这已经绝不仅仅是场主观的幻觉,而是他们补充了极为海量的数据之后,正不断调试、不断自行修改的备选世界支线。
——他们一路跟着回溯,看着温絮白的生命一点一点被独立剥离出来,也看着那半截支线一的进度慢慢掉向尽头。
支线一已经看不出任何进度,正在持续缓慢地塌毁崩解。
因为这条世界支线之外,尚且有凶手正在服刑。
……因为二十二岁的温絮白,曾经寄出过一封信。
这封信当然没有被寄丢,现在这个年代,能被寄丢的信已经很少了。
温絮白用每天十分钟的时间,靠极为模糊的视野,慢慢地写这封信。
他的措辞很有分寸,也很审慎,他在里面夹了自己的工资流水——在高中时,温絮白就已经开始打工,兼职剪辑和摄影修图,也接翻译的商单。

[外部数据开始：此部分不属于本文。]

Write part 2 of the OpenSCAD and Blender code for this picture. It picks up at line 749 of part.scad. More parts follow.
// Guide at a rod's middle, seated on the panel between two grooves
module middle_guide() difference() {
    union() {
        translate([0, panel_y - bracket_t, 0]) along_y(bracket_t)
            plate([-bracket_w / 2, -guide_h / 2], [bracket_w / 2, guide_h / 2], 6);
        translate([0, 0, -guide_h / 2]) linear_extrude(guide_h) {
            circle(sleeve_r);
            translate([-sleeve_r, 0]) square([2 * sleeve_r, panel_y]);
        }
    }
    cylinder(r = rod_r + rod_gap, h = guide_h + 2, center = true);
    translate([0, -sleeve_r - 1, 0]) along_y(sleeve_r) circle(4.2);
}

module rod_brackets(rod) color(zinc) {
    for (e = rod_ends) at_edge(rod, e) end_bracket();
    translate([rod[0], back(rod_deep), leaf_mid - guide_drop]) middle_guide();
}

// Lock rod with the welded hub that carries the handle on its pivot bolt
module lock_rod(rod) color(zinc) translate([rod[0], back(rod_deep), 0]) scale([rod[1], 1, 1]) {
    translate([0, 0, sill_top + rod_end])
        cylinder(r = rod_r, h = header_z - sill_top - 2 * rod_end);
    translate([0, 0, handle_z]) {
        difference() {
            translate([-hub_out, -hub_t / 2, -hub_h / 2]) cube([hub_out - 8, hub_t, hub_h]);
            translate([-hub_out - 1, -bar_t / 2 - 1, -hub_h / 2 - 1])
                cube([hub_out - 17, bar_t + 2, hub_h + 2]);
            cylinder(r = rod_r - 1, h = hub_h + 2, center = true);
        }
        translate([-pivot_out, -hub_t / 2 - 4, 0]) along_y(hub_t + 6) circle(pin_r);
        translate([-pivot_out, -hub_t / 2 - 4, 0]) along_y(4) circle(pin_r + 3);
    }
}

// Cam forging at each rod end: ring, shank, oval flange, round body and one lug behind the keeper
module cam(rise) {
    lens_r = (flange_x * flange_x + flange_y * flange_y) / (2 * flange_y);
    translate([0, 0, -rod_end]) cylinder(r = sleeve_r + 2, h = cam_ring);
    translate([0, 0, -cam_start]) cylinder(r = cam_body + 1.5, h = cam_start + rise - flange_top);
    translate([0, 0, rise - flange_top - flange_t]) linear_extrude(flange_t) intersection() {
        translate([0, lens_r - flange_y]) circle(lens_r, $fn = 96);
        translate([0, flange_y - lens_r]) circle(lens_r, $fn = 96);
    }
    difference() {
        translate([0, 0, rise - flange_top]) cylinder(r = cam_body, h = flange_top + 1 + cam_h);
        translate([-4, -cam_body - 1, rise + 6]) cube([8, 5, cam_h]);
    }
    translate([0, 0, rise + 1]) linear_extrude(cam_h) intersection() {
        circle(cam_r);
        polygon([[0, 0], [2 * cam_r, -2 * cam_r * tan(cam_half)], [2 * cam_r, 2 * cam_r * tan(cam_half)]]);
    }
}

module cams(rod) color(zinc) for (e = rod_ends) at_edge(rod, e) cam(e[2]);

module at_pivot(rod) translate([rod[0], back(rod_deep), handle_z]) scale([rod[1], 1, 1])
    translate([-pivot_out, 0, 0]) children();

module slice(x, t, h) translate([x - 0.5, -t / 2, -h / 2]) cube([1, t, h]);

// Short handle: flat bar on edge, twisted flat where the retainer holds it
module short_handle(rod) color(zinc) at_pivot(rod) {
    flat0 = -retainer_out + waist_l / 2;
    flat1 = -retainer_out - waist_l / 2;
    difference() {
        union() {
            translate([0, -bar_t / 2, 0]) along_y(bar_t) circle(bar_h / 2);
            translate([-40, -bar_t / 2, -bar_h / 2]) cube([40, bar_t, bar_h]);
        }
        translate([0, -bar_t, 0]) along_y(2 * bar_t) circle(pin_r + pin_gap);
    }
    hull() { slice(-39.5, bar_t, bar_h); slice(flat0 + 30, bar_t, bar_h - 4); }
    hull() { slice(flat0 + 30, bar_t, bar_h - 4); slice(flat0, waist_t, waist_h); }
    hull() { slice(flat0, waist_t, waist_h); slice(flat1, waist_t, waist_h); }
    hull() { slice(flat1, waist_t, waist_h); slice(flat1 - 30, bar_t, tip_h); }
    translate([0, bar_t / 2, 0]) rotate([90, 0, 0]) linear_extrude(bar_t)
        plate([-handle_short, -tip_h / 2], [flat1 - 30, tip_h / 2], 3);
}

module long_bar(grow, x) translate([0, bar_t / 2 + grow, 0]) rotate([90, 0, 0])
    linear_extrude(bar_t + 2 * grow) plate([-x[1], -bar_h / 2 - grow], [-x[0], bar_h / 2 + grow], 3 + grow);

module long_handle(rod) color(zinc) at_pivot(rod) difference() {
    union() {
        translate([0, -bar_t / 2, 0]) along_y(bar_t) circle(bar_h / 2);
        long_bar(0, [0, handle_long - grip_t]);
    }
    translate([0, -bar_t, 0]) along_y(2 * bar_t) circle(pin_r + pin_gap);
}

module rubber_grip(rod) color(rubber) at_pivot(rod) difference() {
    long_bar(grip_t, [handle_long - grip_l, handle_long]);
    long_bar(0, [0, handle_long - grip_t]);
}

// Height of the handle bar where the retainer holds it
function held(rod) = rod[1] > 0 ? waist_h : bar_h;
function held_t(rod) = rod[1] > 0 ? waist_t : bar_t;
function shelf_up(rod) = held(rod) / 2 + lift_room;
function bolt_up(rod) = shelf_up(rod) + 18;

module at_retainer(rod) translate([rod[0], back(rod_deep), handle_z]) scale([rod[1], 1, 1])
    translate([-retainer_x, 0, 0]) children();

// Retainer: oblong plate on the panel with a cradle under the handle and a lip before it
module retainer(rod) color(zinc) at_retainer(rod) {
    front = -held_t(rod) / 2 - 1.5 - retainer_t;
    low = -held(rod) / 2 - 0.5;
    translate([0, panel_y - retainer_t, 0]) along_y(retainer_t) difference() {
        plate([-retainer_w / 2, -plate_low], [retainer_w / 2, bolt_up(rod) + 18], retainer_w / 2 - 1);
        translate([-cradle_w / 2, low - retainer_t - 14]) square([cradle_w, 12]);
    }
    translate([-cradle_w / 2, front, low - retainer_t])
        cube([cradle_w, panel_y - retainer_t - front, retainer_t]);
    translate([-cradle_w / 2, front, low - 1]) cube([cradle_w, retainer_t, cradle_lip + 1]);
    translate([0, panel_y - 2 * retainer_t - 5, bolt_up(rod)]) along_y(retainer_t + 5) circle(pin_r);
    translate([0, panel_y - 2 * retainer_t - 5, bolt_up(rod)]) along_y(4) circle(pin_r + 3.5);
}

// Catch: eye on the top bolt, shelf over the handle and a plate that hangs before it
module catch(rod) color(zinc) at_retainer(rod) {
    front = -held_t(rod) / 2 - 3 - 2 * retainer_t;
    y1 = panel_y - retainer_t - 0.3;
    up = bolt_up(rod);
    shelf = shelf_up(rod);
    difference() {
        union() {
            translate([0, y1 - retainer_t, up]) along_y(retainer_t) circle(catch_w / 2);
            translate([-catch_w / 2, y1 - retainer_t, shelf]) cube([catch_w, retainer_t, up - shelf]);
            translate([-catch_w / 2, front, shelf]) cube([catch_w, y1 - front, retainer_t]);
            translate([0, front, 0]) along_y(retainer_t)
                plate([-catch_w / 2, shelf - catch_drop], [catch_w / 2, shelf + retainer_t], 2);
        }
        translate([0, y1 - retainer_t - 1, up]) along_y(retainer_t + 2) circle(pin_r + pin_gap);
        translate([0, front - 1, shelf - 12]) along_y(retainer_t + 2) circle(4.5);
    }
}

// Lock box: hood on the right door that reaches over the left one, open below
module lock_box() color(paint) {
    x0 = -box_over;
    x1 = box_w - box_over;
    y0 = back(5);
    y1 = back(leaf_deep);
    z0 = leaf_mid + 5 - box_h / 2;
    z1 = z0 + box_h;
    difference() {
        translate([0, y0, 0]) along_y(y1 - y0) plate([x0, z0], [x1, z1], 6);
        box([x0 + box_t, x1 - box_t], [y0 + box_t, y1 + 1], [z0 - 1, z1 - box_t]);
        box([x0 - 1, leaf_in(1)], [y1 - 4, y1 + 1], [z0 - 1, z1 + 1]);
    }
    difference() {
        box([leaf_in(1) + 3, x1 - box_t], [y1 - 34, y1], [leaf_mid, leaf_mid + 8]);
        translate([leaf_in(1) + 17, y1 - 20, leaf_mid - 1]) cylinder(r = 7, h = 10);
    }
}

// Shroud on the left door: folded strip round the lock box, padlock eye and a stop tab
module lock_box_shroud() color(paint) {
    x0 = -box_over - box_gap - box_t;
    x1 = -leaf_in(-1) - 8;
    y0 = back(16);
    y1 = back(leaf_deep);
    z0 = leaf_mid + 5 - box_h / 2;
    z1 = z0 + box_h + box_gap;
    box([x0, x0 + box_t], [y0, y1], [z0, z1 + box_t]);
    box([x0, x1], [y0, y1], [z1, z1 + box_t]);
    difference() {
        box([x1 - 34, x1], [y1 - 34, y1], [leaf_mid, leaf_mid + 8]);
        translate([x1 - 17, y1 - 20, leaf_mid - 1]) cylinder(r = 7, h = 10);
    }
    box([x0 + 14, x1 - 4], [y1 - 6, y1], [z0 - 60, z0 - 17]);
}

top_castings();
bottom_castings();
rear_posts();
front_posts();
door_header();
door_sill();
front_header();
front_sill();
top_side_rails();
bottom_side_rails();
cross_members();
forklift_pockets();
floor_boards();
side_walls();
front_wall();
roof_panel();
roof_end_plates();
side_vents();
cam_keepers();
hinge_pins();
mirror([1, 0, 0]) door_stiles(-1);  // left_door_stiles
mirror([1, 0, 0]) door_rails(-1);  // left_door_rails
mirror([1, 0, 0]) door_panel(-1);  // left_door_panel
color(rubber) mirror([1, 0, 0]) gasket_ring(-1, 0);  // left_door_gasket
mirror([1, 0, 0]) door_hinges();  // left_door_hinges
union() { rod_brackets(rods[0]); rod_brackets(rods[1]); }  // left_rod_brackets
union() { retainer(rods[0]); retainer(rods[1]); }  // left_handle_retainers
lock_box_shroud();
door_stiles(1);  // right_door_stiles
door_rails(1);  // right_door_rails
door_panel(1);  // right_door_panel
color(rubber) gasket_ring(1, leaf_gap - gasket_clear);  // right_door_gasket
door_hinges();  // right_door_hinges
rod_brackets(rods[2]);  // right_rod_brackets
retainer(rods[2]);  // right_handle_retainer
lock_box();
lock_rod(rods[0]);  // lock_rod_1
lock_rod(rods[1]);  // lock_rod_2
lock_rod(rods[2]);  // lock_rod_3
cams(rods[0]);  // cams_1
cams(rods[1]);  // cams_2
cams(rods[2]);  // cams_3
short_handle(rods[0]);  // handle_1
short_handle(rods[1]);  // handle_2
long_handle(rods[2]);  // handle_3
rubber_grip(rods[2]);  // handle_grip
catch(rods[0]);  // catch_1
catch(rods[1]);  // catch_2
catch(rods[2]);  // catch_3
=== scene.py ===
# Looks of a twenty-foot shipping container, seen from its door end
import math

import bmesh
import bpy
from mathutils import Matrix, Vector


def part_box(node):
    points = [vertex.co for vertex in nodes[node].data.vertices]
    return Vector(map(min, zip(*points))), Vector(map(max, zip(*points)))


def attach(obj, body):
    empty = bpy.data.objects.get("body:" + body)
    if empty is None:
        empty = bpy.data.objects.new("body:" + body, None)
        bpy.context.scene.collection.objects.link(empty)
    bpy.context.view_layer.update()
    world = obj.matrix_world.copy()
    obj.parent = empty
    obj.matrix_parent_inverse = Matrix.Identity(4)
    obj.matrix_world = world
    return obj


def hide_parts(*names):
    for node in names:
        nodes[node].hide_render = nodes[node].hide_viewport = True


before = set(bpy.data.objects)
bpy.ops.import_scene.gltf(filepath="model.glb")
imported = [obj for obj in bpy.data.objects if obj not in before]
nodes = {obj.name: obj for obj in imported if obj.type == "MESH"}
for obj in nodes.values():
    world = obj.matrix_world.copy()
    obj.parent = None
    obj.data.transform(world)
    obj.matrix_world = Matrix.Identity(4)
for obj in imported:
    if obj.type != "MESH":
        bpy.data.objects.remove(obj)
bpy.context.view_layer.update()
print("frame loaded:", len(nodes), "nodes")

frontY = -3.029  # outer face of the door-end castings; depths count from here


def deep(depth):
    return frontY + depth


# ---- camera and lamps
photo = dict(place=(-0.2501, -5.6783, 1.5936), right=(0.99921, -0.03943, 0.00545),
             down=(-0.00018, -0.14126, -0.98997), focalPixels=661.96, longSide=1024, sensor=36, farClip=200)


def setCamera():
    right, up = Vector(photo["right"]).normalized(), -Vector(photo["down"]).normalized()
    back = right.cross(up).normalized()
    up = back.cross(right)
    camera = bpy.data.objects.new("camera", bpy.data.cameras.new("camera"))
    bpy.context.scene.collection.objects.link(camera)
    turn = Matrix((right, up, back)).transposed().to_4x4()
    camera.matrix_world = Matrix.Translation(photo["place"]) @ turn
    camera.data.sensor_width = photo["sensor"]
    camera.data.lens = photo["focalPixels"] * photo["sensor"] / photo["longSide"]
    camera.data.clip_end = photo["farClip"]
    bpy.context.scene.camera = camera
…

这次眼睛会出问题,在某种程度上,其实也是由于事态越来越紧急、急需挣来足够的钱,温絮白在近期给自己安排的工作稍微有些超量。
但不论怎么说,通过日夜不休的工作,这些年下来,温絮白终于攒够了需要的钱。
于是他把收入凭证复印好,工整地放进信封,给裴陌写信:已有足够资金,可承担所需花销。
温絮白很能挣,这是相当可观的一笔钱。
包括生病住院治疗的钱,包括路费、暂住酒店、租房子的钱,也包括……裴陌出国留学,读商科的学费和生活费。
温絮白把它们分门别类,每一笔都算到小数点后一位。
写这封信的时候,因为房间里的光线不够,所以温絮白通常需要坐在窗前。